* **Problem description**: Only the number is wanted: how many lines in the data contain "from"?

* **Records that describe objects**:

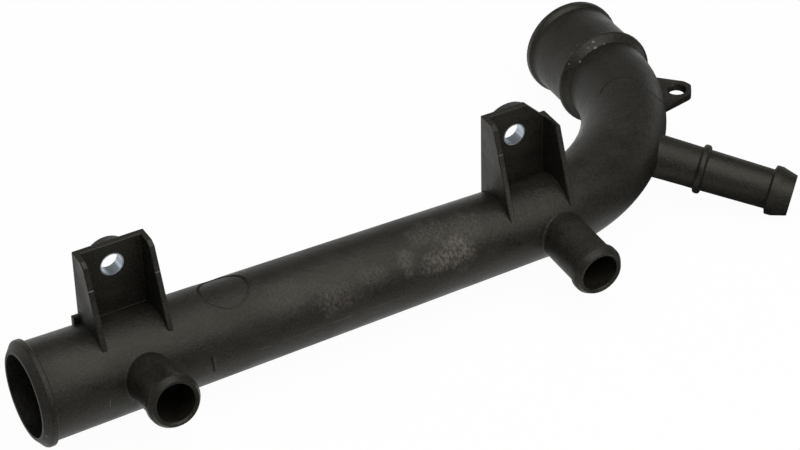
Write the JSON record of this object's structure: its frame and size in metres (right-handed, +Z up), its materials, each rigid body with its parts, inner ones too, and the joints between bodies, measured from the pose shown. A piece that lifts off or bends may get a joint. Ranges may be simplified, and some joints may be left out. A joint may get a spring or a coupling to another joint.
{
  "type": "coolant pipe",
  "caption": "Moulded coolant pipe with a beaded hose mouth, an elbow to a collared spigot, small hose nipples and two bolt ears with steel bushes.",
  "frame": {"origin": "centre of the left mouth's end face", "axes": "+X along the main tube towards the elbow, +Y the way the ears' bosses face and the spigot points, +Z up along the bolt ears"},
  "size_m": [0.3225, 0.1461, 0.0694],
  "materials": {
    "black_nylon": "black glass-filled nylon, semi-matt as moulded",
    "plated_steel": "bright zinc plating with a bluish cast"
  },
  "bodies": {
    "root": {"pipe_body": "black_nylon", "left_bush": "plated_steel", "right_bush": "plated_steel"}
  },
  "joints": []
}
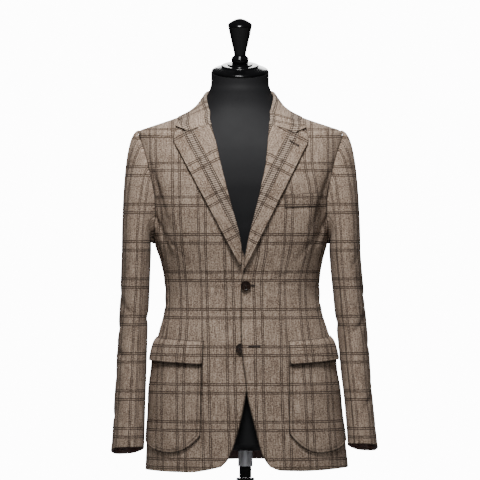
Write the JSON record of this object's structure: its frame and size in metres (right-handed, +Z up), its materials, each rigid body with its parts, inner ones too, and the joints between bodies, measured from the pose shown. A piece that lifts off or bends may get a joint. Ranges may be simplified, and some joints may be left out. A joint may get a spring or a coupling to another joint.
{
  "type": "blazer on dress form",
  "caption": "Single-breasted notch-lapel blazer with patch pockets in a windowpane check, fastened over a limbless dress form on a round-based stand.",
  "frame": {"origin": "middle of the stand base's underside, where it rests on the floor", "axes": "+Z up along the pole, -Y the front of the jacket, +X the wearer's left"},
  "size_m": [0.5338, 0.3, 1.0542],
  "materials": {
    "suiting": "brown flannel melange with a dark brown double windowpane check",
    "lining": "dark reddish-brown lining satin",
    "thread": "dark brown sewing silk",
    "horn": "polished dark brown horn",
    "form_cover": "charcoal skin of the dress form",
    "lacquer": "gloss black lacquer",
    "enamel": "gloss black enamel on steel",
    "steel": "brushed steel"
  },
  "bodies": {
    "root": {"front_left": "suiting", "front_right": "suiting", "side_left": "suiting", "side_right": "suiting", "back_left": "suiting", "back_right": "suiting", "top_sleeve_left": "suiting", "top_sleeve_right": "suiting", "under_sleeve_left": "suiting", "under_sleeve_right": "suiting", "lapel_left": "suiting", "lapel_right": "suiting", "collar": "suiting", "pocket_left": "suiting", "pocket_right": "suiting", "flap_left": "suiting", "flap_right": "suiting", "breast_welt": "suiting", "button_upper": "horn", "button_lower": "horn", "form_torso": "form_cover", "neck_cap": "lacquer", "finial": "lacquer", "ferrule": "steel", "upper_pole": "enamel", "hub": "enamel", "lower_pole": "enamel", "base": "enamel"}
  },
  "joints": []
}
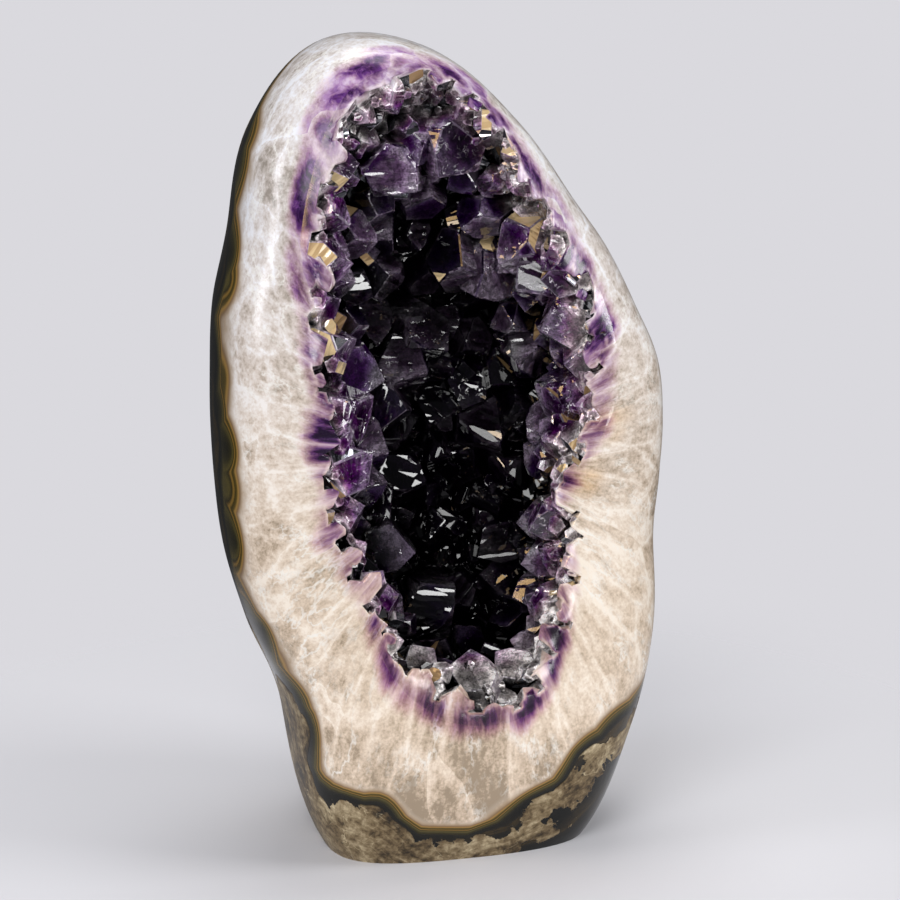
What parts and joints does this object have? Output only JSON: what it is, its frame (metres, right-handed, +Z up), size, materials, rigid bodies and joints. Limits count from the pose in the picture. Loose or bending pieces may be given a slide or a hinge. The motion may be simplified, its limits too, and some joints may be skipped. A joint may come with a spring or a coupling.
{
  "type": "amethyst geode egg",
  "caption": "Polished standing geode, egg-shaped, cut flat below, with one side open on a hollow lined with violet quartz points.",
  "frame": {"origin": "middle of the box around the egg, on the plane of its flat ground foot", "axes": "+Z up along the egg's height, the open polished side faces -Y, +X to its right seen from the front"},
  "size_m": [0.142, 0.1144, 0.2556],
  "materials": {
    "banded_quartz": "polished milky quartz with a thin dark green-grey agate rind and tan basalt outside it",
    "amethyst": "clear violet quartz, flat growth faces, pale towards the root and nearly black in depth"
  },
  "bodies": {
    "root": {"geode_body": "banded_quartz", "crystal_crust": "amethyst"}
  },
  "joints": []
}
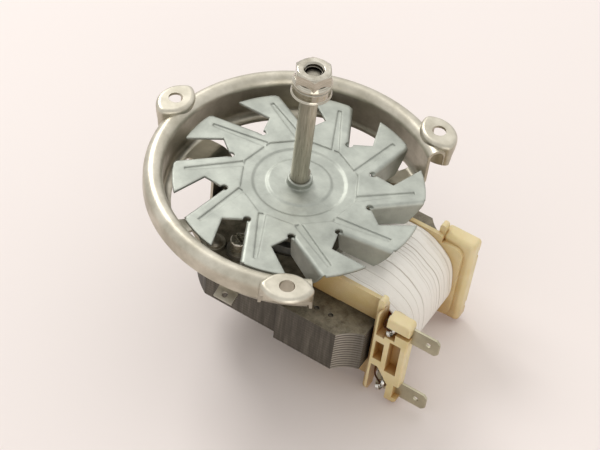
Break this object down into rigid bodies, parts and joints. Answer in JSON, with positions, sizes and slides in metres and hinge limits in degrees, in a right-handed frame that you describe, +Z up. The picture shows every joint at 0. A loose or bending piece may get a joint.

* **Correct answer**: 4